**GIVEN ENTRIES**
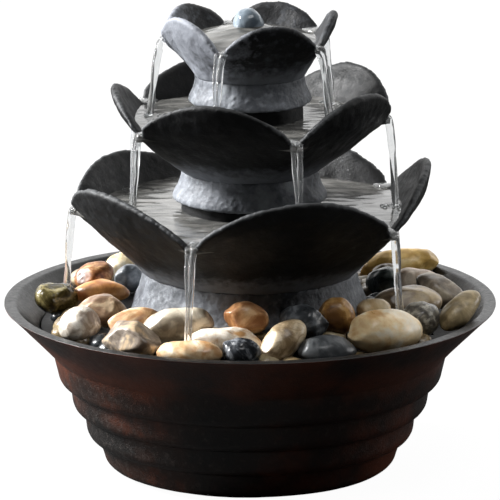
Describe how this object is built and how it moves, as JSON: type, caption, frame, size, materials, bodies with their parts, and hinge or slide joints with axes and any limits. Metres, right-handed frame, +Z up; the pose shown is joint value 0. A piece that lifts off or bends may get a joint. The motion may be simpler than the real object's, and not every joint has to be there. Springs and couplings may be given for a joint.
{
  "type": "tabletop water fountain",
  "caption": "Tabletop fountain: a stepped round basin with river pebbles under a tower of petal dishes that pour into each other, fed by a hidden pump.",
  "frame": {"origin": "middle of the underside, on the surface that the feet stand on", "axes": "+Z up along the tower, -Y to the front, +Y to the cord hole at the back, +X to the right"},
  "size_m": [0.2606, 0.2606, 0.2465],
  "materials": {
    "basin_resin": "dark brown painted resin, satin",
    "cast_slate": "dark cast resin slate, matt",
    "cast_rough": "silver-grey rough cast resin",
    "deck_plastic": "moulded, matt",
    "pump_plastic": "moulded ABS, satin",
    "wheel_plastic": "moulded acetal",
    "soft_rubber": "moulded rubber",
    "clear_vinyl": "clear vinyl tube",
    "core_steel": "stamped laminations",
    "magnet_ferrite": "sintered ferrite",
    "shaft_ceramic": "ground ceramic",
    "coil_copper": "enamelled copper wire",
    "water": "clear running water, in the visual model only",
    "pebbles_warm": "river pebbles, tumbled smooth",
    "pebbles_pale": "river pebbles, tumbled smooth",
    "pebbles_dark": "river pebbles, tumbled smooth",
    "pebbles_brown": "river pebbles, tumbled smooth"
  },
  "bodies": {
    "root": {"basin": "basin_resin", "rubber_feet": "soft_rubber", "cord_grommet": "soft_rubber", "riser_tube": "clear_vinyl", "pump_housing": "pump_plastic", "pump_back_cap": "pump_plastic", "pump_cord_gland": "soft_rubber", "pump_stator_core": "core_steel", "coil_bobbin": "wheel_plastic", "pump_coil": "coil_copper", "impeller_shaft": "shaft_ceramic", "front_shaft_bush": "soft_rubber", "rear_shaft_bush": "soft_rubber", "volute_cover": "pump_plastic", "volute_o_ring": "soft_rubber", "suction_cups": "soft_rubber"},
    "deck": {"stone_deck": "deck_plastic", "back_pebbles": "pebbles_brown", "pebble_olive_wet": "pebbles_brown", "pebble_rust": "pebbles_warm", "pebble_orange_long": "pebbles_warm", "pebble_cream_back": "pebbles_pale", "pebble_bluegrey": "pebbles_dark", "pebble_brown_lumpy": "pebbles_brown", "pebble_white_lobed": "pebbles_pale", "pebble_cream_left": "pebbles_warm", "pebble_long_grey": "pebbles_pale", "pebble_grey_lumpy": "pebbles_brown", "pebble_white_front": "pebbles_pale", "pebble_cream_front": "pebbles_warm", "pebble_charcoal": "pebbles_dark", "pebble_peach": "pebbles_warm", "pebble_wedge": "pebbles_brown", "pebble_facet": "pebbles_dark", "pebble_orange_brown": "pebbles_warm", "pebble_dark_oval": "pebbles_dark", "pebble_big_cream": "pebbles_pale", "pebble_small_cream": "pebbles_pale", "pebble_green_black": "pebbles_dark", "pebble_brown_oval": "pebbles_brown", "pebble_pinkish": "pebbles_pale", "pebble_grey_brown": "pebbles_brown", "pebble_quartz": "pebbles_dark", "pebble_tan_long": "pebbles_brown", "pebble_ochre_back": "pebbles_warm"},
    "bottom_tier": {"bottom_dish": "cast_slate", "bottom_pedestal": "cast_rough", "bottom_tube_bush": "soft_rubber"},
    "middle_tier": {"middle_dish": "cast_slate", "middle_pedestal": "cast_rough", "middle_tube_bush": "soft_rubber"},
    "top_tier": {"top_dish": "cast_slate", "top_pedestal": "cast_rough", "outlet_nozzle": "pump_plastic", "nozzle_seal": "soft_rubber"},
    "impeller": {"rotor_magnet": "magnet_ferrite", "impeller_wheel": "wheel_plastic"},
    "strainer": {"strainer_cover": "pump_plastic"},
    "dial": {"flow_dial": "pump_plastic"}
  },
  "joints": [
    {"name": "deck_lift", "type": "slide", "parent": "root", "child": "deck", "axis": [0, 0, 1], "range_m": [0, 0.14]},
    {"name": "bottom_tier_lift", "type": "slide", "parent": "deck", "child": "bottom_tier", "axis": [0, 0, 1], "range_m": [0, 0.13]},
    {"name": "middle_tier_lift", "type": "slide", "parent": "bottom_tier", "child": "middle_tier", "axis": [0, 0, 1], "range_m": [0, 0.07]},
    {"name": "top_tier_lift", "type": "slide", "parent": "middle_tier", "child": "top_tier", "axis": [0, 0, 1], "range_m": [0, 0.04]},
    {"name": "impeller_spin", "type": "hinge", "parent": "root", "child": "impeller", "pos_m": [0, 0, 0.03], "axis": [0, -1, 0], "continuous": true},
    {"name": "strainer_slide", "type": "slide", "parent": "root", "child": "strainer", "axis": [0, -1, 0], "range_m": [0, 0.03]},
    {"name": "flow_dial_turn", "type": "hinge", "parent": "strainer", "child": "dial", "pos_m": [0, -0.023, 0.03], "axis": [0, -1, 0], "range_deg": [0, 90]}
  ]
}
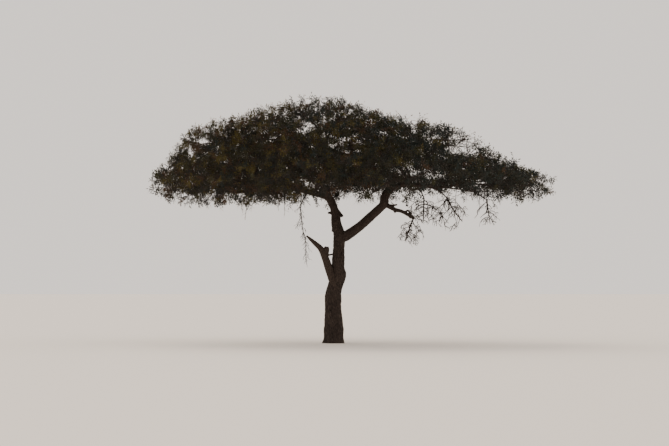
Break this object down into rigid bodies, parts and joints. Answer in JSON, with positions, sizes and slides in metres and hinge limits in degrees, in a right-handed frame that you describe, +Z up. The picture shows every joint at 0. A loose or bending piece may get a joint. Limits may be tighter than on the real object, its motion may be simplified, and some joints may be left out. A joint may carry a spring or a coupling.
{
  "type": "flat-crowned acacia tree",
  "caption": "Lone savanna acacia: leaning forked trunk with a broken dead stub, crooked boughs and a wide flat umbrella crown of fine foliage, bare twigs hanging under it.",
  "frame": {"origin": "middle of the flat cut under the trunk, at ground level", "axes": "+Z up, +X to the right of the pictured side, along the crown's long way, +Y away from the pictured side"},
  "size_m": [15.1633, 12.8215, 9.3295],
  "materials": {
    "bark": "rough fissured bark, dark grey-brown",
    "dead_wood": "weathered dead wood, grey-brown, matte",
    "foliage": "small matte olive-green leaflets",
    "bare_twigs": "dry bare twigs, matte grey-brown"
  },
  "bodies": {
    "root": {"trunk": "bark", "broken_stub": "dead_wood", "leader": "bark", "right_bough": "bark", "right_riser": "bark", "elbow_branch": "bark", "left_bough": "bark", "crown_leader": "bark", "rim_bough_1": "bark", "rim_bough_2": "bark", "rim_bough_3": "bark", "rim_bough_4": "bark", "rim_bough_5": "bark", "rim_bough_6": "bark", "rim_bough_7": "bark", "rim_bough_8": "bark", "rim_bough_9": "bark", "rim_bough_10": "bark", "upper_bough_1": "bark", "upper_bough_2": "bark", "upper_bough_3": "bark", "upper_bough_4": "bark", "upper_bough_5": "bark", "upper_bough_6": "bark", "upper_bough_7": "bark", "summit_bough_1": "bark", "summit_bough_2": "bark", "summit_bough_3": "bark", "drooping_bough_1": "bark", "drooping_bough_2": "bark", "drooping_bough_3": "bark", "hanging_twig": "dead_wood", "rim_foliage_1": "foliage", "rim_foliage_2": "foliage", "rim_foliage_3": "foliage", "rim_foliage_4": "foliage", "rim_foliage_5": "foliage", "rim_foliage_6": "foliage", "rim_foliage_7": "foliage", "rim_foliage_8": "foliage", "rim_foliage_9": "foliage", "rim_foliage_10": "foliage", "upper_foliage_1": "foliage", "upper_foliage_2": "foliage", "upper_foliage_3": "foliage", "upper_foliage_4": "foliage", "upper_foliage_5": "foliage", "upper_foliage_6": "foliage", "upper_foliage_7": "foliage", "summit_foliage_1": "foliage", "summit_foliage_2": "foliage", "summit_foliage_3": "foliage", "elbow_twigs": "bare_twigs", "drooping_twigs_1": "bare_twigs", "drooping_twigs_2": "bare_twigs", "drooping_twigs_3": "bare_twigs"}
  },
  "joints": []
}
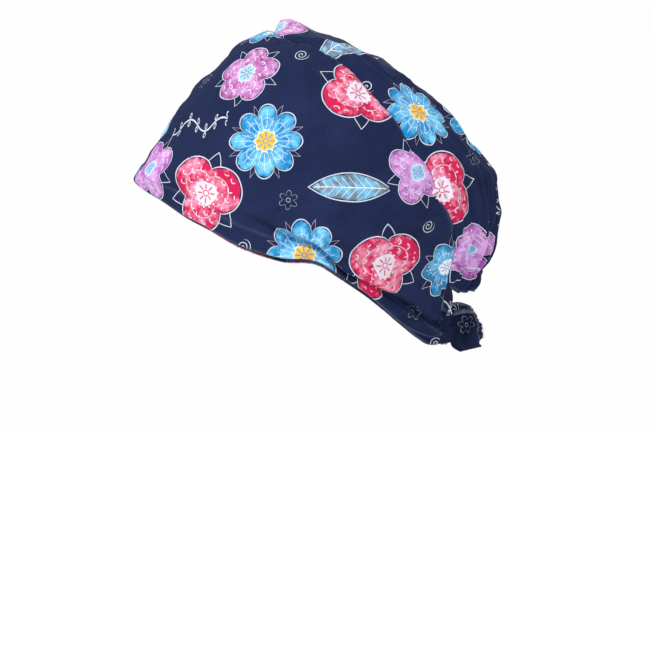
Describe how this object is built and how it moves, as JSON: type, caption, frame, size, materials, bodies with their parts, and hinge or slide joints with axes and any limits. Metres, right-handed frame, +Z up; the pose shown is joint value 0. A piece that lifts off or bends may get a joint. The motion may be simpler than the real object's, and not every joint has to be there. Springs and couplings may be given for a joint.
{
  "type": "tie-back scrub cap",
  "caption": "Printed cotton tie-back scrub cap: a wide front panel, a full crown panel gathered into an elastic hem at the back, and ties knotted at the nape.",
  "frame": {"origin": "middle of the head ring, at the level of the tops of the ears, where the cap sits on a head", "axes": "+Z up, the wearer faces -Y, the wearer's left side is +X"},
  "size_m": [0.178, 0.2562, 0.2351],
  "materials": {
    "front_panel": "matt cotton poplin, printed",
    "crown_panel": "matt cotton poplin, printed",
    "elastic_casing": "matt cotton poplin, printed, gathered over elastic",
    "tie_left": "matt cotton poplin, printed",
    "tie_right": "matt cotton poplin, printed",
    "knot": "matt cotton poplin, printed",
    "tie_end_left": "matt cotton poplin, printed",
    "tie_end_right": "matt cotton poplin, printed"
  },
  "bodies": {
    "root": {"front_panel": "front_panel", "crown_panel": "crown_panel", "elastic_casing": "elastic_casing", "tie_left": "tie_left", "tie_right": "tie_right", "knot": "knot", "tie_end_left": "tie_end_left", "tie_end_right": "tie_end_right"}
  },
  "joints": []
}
...
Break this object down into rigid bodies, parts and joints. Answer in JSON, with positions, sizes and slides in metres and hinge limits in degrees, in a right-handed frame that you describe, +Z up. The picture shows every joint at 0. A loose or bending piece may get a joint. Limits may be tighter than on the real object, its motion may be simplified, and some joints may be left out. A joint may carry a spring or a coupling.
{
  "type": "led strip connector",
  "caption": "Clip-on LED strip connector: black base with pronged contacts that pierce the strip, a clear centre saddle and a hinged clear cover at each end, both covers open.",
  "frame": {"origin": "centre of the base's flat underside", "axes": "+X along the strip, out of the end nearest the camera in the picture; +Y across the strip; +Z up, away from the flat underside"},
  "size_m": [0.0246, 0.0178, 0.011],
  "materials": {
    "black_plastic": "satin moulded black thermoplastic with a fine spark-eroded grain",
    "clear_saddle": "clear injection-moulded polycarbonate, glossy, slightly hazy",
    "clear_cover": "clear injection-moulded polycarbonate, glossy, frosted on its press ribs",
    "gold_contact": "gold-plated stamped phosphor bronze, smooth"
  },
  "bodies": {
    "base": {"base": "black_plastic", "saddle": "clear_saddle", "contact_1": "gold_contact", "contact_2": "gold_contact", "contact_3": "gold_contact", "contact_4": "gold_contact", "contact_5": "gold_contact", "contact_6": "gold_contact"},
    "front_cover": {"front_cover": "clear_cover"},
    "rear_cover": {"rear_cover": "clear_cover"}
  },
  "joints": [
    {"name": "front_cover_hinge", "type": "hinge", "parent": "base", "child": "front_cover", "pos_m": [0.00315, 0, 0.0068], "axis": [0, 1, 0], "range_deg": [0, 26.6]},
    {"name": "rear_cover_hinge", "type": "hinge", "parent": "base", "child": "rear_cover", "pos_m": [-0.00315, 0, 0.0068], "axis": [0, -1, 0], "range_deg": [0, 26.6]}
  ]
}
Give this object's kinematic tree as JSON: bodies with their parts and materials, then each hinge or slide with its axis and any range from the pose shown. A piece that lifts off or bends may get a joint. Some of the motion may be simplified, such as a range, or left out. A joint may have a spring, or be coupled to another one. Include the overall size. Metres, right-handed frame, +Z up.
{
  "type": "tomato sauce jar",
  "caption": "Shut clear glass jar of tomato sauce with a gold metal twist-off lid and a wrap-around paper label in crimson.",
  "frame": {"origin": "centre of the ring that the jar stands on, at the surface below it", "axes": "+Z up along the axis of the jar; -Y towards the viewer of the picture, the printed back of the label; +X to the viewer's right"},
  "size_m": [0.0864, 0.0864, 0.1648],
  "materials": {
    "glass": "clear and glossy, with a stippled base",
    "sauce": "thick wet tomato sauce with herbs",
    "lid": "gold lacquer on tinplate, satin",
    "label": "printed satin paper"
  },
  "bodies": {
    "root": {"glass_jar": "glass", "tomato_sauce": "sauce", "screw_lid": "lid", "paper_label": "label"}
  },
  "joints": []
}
--
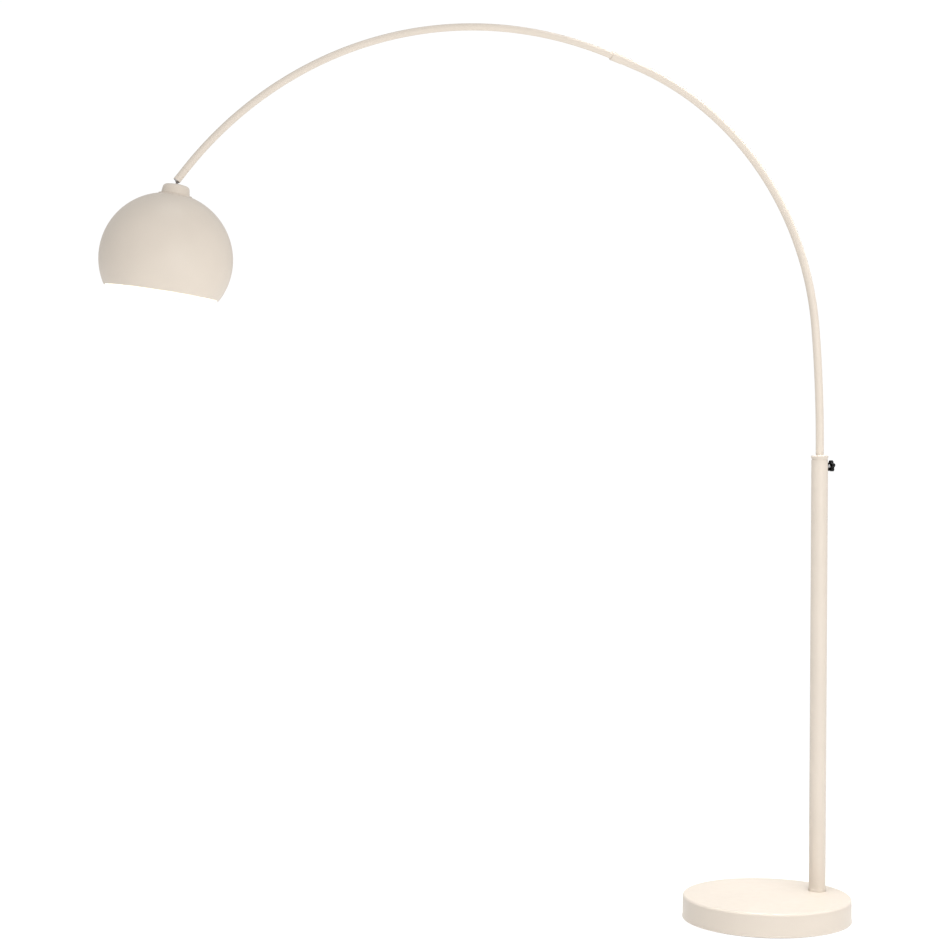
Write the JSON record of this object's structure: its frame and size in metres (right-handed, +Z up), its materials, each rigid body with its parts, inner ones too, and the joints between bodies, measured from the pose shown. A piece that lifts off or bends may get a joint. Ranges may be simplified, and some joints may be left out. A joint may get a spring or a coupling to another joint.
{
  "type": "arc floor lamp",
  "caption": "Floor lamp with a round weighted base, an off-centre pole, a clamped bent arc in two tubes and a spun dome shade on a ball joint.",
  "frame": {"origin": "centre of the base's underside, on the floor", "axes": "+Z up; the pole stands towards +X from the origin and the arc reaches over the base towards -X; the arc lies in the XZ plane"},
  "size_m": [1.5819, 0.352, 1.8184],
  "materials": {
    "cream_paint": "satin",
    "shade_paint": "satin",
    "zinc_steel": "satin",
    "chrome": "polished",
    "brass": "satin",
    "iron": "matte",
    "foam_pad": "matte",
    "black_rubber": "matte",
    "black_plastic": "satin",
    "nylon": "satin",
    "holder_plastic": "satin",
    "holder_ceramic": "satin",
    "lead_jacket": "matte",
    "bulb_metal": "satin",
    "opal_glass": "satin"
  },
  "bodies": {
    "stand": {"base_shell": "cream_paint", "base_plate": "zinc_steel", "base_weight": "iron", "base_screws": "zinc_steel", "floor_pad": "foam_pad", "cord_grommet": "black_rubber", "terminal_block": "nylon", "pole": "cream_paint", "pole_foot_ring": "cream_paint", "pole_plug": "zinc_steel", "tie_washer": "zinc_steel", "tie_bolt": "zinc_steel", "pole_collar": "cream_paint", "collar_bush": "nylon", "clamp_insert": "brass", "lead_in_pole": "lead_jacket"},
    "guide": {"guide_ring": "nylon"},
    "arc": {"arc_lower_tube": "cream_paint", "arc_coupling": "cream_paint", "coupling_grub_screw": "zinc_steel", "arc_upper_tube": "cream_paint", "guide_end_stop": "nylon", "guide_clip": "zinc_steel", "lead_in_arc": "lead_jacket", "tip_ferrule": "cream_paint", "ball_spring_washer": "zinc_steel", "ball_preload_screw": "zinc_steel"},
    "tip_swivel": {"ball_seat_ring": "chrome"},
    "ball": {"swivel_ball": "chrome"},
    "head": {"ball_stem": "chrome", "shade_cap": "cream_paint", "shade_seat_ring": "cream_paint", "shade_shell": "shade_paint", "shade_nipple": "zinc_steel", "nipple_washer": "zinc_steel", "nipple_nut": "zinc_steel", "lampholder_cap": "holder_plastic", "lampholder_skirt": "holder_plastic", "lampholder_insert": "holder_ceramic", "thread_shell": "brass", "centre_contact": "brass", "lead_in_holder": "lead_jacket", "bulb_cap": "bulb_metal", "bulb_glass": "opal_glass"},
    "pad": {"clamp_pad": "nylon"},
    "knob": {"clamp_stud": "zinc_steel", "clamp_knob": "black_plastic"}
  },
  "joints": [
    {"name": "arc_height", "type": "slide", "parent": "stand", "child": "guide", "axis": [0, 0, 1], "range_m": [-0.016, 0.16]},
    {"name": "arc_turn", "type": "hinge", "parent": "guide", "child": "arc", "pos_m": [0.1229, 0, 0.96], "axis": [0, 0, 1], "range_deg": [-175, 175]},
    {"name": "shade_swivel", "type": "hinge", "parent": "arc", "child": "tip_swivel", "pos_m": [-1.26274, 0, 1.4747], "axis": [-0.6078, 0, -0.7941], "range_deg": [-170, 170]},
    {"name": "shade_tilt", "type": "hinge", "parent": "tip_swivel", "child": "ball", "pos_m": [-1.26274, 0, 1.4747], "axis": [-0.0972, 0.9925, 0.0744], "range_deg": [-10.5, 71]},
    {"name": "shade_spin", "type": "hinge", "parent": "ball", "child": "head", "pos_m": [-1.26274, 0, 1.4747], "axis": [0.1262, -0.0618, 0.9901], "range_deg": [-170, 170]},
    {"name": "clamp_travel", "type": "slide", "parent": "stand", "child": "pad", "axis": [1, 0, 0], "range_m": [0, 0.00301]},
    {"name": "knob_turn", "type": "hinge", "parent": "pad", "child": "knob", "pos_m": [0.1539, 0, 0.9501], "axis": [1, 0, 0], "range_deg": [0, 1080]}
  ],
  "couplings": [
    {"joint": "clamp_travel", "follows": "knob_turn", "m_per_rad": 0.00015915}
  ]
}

**WHAT THE TASK ASKS**
Every line that holds the word "tree" should be extracted.

**THE RESULT**
  "type": "flat-crowned acacia tree",
Give this object's kinematic tree as JSON: bodies with their parts and materials, then each hinge or slide with its axis and any range from the pose shown. A piece that lifts off or bends may get a joint. Some of the motion may be simplified, such as a range, or left out. A joint may have a spring, or be coupled to another one. Include the overall size. Metres, right-handed frame, +Z up.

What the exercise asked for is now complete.